FOOD, NEWS, OPEN/CLOSED | 11 comments | permalink
    1. Dante says:

      I’ve lived in this area for over 40 yrs.I can count on one hand with some fingers left over how many times I went in this store.I never realized that it was this important to comm. Hope the store wins,but with the greedy society we live in I tend to doubt it.

    2. For the past ten years, it has been known that there is a supermarket shortage on the Upper West Side. Except for Columbus Square, there hasn’t been any substantial investment to increase the inventory of retail space needed to serve the large population of the West Side. What we are seeing is a community in collapse due to years of neglect, poor planning and management policies by city planning, local politicians and the community board. Economic conditions and a community apathy further add to the problems.

      On the other hand, Food City is not as innocent as they make themslves seem. They have had many years to plan for this eventuality and have not made any contigency plans to move.

    3. Ken says:

      NYC Issues – You wrote, in part:

      “…What we are seeing is a community in collapse due to years of neglect, poor planning and management policies by city planning, local politicians and the community board…”

      The UWS is hardly “a community in collapse”. You need to defend that statement with some specifics.
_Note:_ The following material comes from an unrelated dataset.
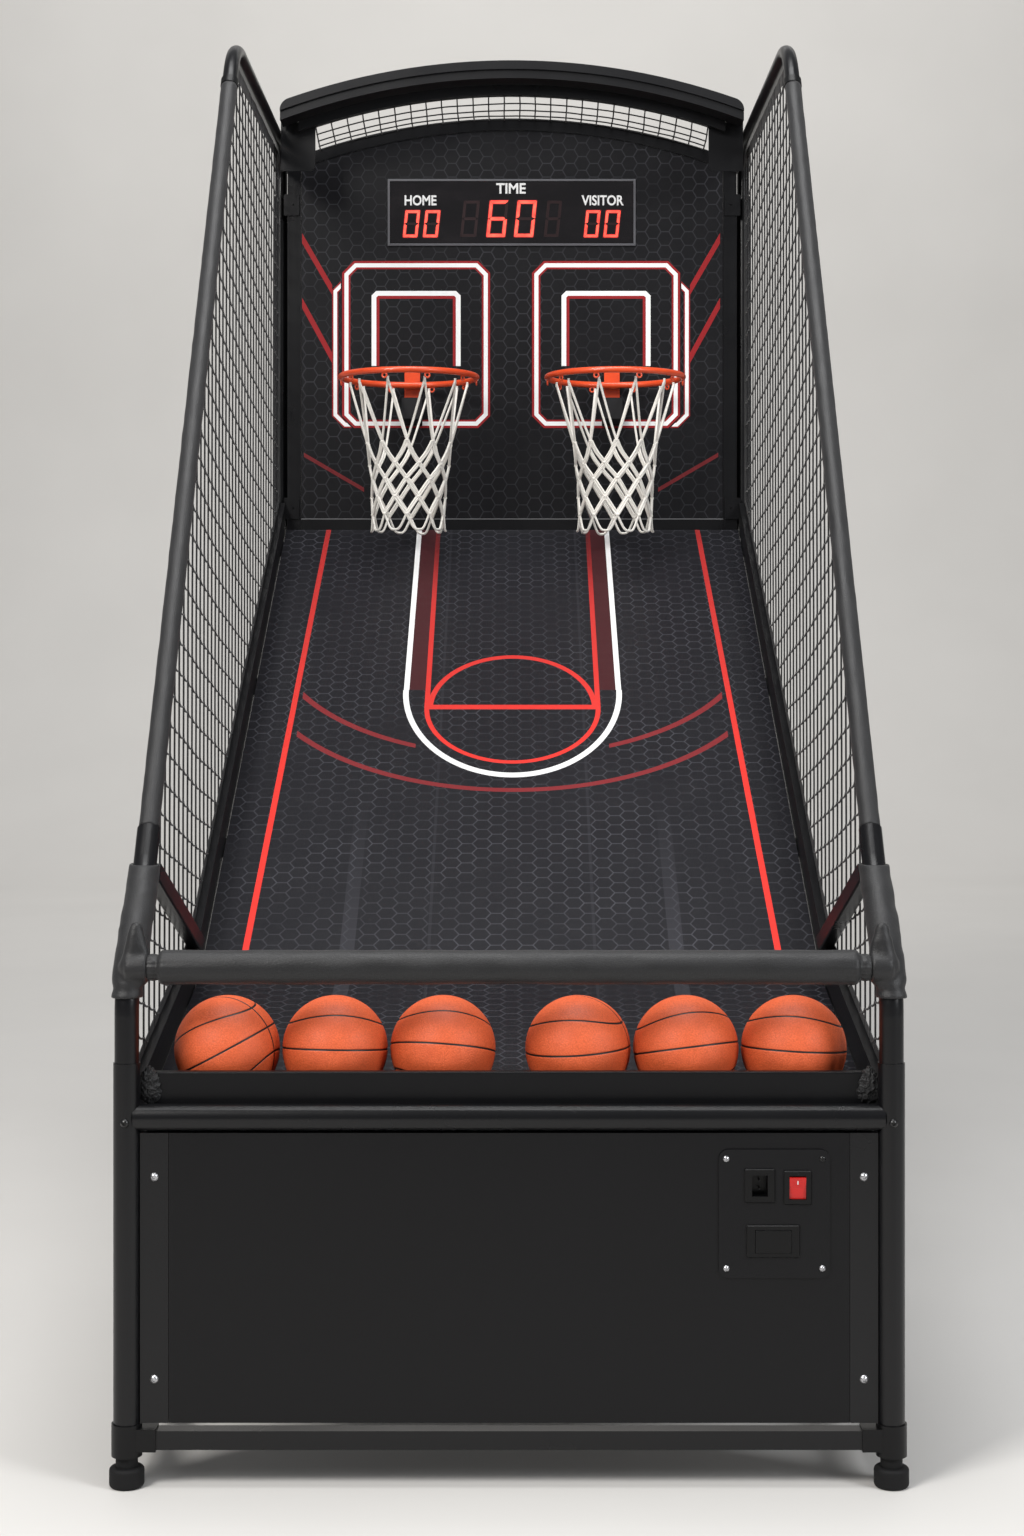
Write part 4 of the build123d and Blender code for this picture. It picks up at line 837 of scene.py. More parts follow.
def side_outline():
    """The outline of the right-hand net in depth and height, from its CAD sheet."""
    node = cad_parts["side_nets"]
    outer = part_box("side_nets")[1].x
    work = bmesh.new()
    work.from_mesh(node.data)
    bmesh.ops.remove_doubles(work, verts=work.verts, dist=1e-5)
    links = {}
    for edge in work.edges:
        flat = [face for face in edge.link_faces if face.normal.x > 0.9]
        if len(flat) == 1 and all(abs(v.co.x - outer) < 1e-4 for v in edge.verts):
            a, b = edge.verts[0].index, edge.verts[1].index
            links.setdefault(a, []).append(b)
            links.setdefault(b, []).append(a)
    places = {v.index: Vector((v.co.y, v.co.z)) for v in work.verts}
    work.free()
    loops, left = [], set(links)
    while left:
        current = min(left)
        loop = []
        while current in left:
            left.discard(current)
            loop.append(places[current])
            onward = [n for n in links[current] if n in left]
            if not onward:
                break
            current = onward[0]
        loops.append(loop)
    loop = max(loops, key=len)
    area = sum(a.x * b.y - b.x * a.y for a, b in zip(loop, loop[1:] + loop[:1]))
    return loop if area > 0 else loop[::-1]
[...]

A supermarket closing in a pigeon-dung encrusted plaza – while regrettable for those who rely on it – is hardly the decline and fall of the empire – or the prelude to it.

      • Drew says:

        Community in collapse???

        In any case I get that politicians get involved bc they love the photo opportunity and love to show they care about elderly voters.

        Bottom line is there are MANY MANY alternatives in the neighborhood as well as Fresh Direct to serve people of limited means and mobility.
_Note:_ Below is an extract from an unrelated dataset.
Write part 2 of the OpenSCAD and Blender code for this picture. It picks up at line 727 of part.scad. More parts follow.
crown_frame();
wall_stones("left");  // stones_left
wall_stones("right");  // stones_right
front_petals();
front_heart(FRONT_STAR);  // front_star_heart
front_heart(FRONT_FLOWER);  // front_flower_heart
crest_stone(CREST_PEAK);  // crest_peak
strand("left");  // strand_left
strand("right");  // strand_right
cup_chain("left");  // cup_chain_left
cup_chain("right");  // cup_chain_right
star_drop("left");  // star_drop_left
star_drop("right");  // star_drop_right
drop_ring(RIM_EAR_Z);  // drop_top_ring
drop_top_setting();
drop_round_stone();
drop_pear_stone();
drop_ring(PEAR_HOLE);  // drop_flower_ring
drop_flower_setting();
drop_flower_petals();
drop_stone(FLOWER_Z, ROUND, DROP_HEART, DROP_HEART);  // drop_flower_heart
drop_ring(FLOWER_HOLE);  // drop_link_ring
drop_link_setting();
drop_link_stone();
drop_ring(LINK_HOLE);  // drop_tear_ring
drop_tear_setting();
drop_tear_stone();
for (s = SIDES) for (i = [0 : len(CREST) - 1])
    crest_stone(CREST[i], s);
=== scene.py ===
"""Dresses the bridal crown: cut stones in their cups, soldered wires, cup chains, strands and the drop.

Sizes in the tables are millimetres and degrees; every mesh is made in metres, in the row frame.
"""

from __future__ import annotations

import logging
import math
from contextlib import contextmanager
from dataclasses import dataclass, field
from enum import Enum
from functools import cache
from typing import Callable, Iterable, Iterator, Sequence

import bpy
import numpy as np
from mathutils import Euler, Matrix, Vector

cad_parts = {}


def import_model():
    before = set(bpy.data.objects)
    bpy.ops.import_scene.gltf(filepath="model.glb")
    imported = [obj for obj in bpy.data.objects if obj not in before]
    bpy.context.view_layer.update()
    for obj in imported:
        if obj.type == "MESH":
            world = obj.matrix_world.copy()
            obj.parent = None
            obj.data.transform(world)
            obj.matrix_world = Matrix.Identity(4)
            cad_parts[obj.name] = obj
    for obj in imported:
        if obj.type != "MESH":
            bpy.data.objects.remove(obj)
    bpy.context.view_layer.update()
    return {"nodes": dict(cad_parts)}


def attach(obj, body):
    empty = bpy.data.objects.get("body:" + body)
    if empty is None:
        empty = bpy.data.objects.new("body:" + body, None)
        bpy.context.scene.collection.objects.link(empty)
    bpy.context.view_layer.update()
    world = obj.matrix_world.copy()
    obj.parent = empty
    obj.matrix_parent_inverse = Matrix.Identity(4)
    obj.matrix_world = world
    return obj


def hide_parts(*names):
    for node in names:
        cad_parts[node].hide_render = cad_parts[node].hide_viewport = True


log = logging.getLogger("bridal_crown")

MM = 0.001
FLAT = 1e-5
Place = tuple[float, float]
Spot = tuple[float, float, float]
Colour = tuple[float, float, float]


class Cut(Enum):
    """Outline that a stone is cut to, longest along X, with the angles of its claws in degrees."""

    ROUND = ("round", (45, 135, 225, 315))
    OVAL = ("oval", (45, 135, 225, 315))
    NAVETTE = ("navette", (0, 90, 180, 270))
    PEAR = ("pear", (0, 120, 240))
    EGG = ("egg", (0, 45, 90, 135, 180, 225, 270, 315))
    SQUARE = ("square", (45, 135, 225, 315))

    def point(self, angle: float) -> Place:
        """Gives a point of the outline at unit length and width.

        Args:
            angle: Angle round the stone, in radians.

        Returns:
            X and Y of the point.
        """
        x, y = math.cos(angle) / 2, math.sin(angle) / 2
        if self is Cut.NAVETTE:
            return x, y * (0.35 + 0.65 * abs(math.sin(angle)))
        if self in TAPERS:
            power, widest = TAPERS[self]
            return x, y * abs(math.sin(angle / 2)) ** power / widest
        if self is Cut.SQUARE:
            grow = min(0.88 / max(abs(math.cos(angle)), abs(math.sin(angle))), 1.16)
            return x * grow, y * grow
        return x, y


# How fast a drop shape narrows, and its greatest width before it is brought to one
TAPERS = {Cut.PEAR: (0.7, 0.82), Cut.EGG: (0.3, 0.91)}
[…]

        BOTTOM LINE IS IT IS THE PROPERTIES OWNERS HAVE THE RIGHT TO DO WHATEVER THEY WANT WITHIN THEY WANT IN THE SPACE SO LONG AS THEY FOLLOW THE ZONING. If you don’t like it, offer to buy the lot from LeFrak and keep the store.

        LeFrak is a business, not a non-for profit charity. Vote with your pocket book. This is a Democratic capitalist country.

        Look at the flip-side of the argument. LeFrak let the space stay underdeveloped and under market rent for years and years. They are now trying to capitalize on what is their right.

        Either way it is an eye-sore and makes an already eye-sore of a stretch of Columbus look worse. Looking forward to anything else at all coming to the space.

      • Increased property values and high income residents are definitely a sign of success for the community surrounding Food City. For those who are not in the upper income categories there has been a lose of local businesses offering moderately priced goods and services. The section of Columbus Avenue is already sparsely populated by businesses. Less choices and increased walking distances for those residents not driving. The more expensive food stores will have even longer lines. This is a real decline in quality of life for many residents of the community.

    4. Chris says:

      It strikes me the landlord can do whatever they want.

      The stretch of Amsterdam and Columbus north of 86th certainly doesn’t lack for available commercial space, so perhaps the grocery store should explore elsewhere. Maybe Gale Brewer should actually focus on things that matter for the bigger neighborhood, like the fact that the west 90s is basically one big homeless shelter on broadway, and the fact that so few commercial businesses will invest in upper Amsterdam or Columbus.

      • Stavo says:

        I’m with Chris. Enough with affordable this and affordable that for the 90s. We are a ugly as he’ll neighborhood packed with homeless shelters.

        If developer wants to upgrade a space with a nice new building and retail then we should be WELCOMING it on this stretch. It’s not exactly 84th or 74th and Columbus.

        In welcome it with open arms.

    5. Beth says:

      I’ve lived on the UWS for 25 years now. Over that time I’ve seen it become more gentrified, more like the UES. I don’t see that changing any time soon. Housing projects and the like will become isolated pockets of poverty surrounded by great wealth.

    6. El Bo says:

      These politicians are the most remarkable hypocrites. They fight tooth-and-nail to keep WalMart out of the city (at the behest of their union masters of course) and then pretend to care about affordable markets when there is a photo-op involved.

    7. ELJ says:

      I went back and looked at the earlier articles about this. The only comment from anyone related to the store is in the first article where it states that someone talked to the store manager and that the closing had something to do with the lease. Have any of the people decrying the closure of this store wondered if maybe Food City doesn’t care if it closes or if this store is even profitable for them? Perhaps the owners have had something to say but it hasn’t been reported anywhere that I can see.

    8. C.J. says:

      WHERE WERE ALL THESE INTERESTED PARTIES IN THE LAST EIGHT YEARS.